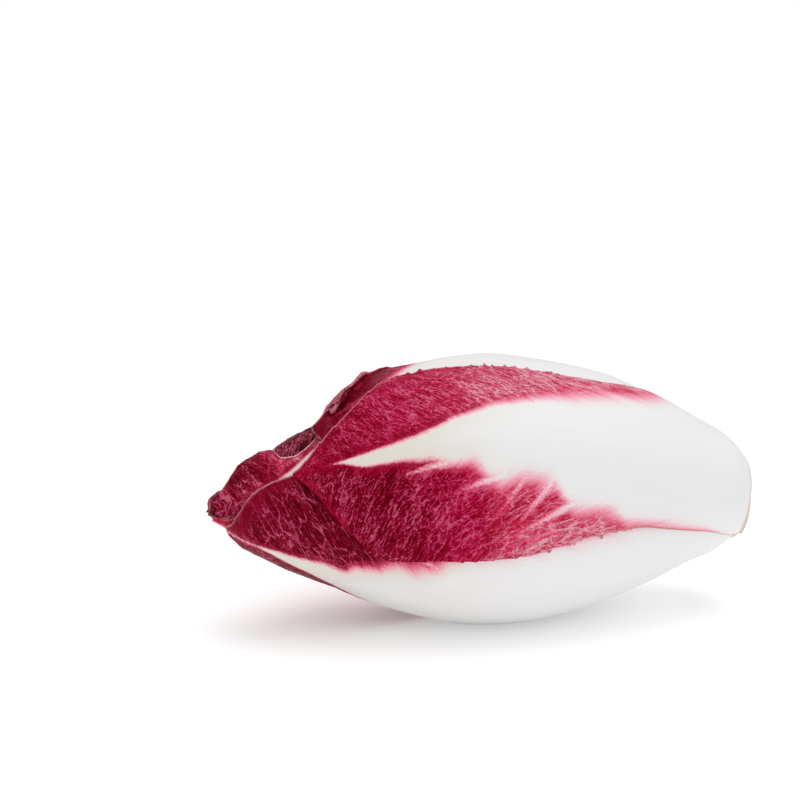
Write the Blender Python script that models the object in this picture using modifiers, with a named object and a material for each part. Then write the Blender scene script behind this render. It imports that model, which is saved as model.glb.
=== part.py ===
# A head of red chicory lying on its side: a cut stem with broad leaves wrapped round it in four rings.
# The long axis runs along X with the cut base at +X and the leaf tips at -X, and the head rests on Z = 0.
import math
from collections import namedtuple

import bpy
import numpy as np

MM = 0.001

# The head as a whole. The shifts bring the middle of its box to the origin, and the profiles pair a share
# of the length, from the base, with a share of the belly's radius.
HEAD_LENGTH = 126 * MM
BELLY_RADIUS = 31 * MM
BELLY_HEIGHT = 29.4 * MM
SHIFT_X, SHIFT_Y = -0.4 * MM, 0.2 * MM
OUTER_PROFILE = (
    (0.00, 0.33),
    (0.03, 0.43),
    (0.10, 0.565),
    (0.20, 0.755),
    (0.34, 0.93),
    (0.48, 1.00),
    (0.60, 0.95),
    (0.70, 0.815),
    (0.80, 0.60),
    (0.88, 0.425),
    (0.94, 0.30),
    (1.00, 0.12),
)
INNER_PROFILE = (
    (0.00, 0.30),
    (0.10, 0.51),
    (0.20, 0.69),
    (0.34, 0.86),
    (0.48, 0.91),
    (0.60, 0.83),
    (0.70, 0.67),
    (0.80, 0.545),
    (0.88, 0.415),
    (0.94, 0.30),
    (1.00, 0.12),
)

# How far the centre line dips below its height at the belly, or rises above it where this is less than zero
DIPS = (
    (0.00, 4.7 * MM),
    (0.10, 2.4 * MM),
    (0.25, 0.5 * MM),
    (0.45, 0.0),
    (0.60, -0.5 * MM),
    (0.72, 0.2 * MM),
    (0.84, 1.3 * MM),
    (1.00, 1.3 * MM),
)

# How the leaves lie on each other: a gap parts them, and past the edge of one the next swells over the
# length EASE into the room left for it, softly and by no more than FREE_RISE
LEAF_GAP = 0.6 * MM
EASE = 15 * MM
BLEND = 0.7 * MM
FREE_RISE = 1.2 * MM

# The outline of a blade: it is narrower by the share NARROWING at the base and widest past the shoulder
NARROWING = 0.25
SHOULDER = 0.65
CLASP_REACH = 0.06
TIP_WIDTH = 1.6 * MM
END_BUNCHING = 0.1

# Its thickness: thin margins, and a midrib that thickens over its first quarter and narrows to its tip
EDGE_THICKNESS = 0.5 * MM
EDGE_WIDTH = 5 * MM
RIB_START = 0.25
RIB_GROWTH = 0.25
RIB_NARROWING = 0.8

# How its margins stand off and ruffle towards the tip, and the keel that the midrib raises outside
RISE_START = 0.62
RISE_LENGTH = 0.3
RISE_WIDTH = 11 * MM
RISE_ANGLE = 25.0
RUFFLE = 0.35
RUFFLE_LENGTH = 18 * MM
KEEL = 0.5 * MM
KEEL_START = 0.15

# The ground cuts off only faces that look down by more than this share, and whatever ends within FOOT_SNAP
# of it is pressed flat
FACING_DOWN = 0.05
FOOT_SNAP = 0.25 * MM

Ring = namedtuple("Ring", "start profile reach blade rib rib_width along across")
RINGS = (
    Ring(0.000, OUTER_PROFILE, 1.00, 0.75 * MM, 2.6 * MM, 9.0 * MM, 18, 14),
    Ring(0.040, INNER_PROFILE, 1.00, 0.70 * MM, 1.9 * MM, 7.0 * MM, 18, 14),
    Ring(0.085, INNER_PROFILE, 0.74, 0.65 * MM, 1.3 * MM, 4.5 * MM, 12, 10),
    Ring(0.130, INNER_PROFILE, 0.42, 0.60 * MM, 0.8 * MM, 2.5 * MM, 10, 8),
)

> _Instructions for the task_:
Write the listing out again, exactly as it reads.

> _Final answer_:
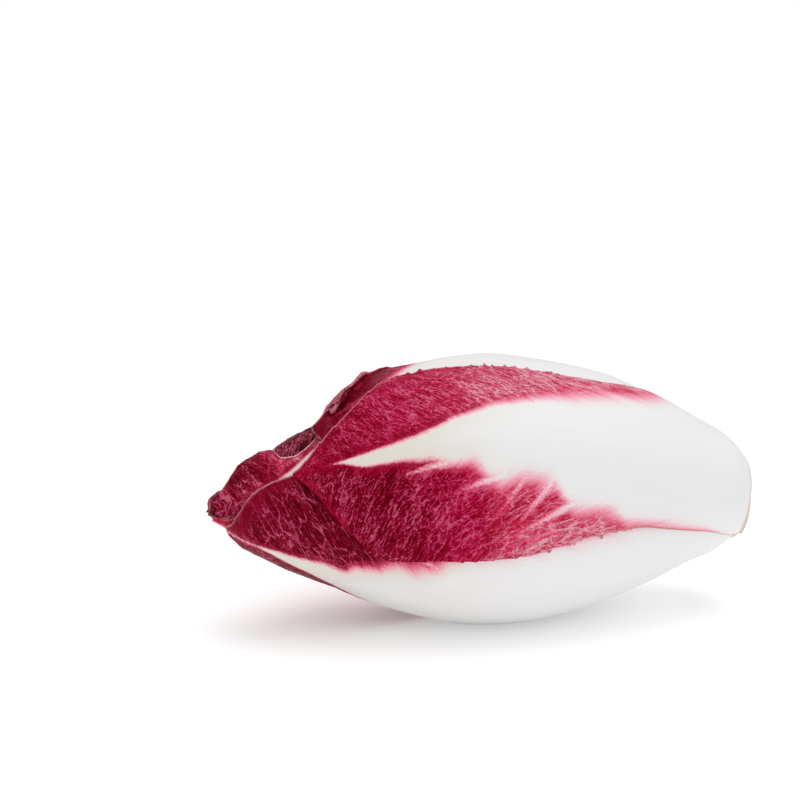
Write the Blender Python script that models the object in this picture using modifiers, with a named object and a material for each part. Then write the Blender scene script behind this render. It imports that model, which is saved as model.glb.
=== part.py ===
# A head of red chicory lying on its side: a cut stem with broad leaves wrapped round it in four rings.
# The long axis runs along X with the cut base at +X and the leaf tips at -X, and the head rests on Z = 0.
import math
from collections import namedtuple

import bpy
import numpy as np

MM = 0.001

# The head as a whole. The shifts bring the middle of its box to the origin, and the profiles pair a share
# of the length, from the base, with a share of the belly's radius.
HEAD_LENGTH = 126 * MM
BELLY_RADIUS = 31 * MM
BELLY_HEIGHT = 29.4 * MM
SHIFT_X, SHIFT_Y = -0.4 * MM, 0.2 * MM
OUTER_PROFILE = (
    (0.00, 0.33),
    (0.03, 0.43),
    (0.10, 0.565),
    (0.20, 0.755),
    (0.34, 0.93),
    (0.48, 1.00),
    (0.60, 0.95),
    (0.70, 0.815),
    (0.80, 0.60),
    (0.88, 0.425),
    (0.94, 0.30),
    (1.00, 0.12),
)
INNER_PROFILE = (
    (0.00, 0.30),
    (0.10, 0.51),
    (0.20, 0.69),
    (0.34, 0.86),
    (0.48, 0.91),
    (0.60, 0.83),
    (0.70, 0.67),
    (0.80, 0.545),
    (0.88, 0.415),
    (0.94, 0.30),
    (1.00, 0.12),
)

# How far the centre line dips below its height at the belly, or rises above it where this is less than zero
DIPS = (
    (0.00, 4.7 * MM),
    (0.10, 2.4 * MM),
    (0.25, 0.5 * MM),
    (0.45, 0.0),
    (0.60, -0.5 * MM),
    (0.72, 0.2 * MM),
    (0.84, 1.3 * MM),
    (1.00, 1.3 * MM),
)

# How the leaves lie on each other: a gap parts them, and past the edge of one the next swells over the
# length EASE into the room left for it, softly and by no more than FREE_RISE
LEAF_GAP = 0.6 * MM
EASE = 15 * MM
BLEND = 0.7 * MM
FREE_RISE = 1.2 * MM

# The outline of a blade: it is narrower by the share NARROWING at the base and widest past the shoulder
NARROWING = 0.25
SHOULDER = 0.65
CLASP_REACH = 0.06
TIP_WIDTH = 1.6 * MM
END_BUNCHING = 0.1

# Its thickness: thin margins, and a midrib that thickens over its first quarter and narrows to its tip
EDGE_THICKNESS = 0.5 * MM
EDGE_WIDTH = 5 * MM
RIB_START = 0.25
RIB_GROWTH = 0.25
RIB_NARROWING = 0.8

# How its margins stand off and ruffle towards the tip, and the keel that the midrib raises outside
RISE_START = 0.62
RISE_LENGTH = 0.3
RISE_WIDTH = 11 * MM
RISE_ANGLE = 25.0
RUFFLE = 0.35
RUFFLE_LENGTH = 18 * MM
KEEL = 0.5 * MM
KEEL_START = 0.15

# The ground cuts off only faces that look down by more than this share, and whatever ends within FOOT_SNAP
# of it is pressed flat
FACING_DOWN = 0.05
FOOT_SNAP = 0.25 * MM

Ring = namedtuple("Ring", "start profile reach blade rib rib_width along across")
RINGS = (
    Ring(0.000, OUTER_PROFILE, 1.00, 0.75 * MM, 2.6 * MM, 9.0 * MM, 18, 14),
    Ring(0.040, INNER_PROFILE, 1.00, 0.70 * MM, 1.9 * MM, 7.0 * MM, 18, 14),
    Ring(0.085, INNER_PROFILE, 0.74, 0.65 * MM, 1.3 * MM, 4.5 * MM, 12, 10),
    Ring(0.130, INNER_PROFILE, 0.42, 0.60 * MM, 0.8 * MM, 2.5 * MM, 10, 8),
)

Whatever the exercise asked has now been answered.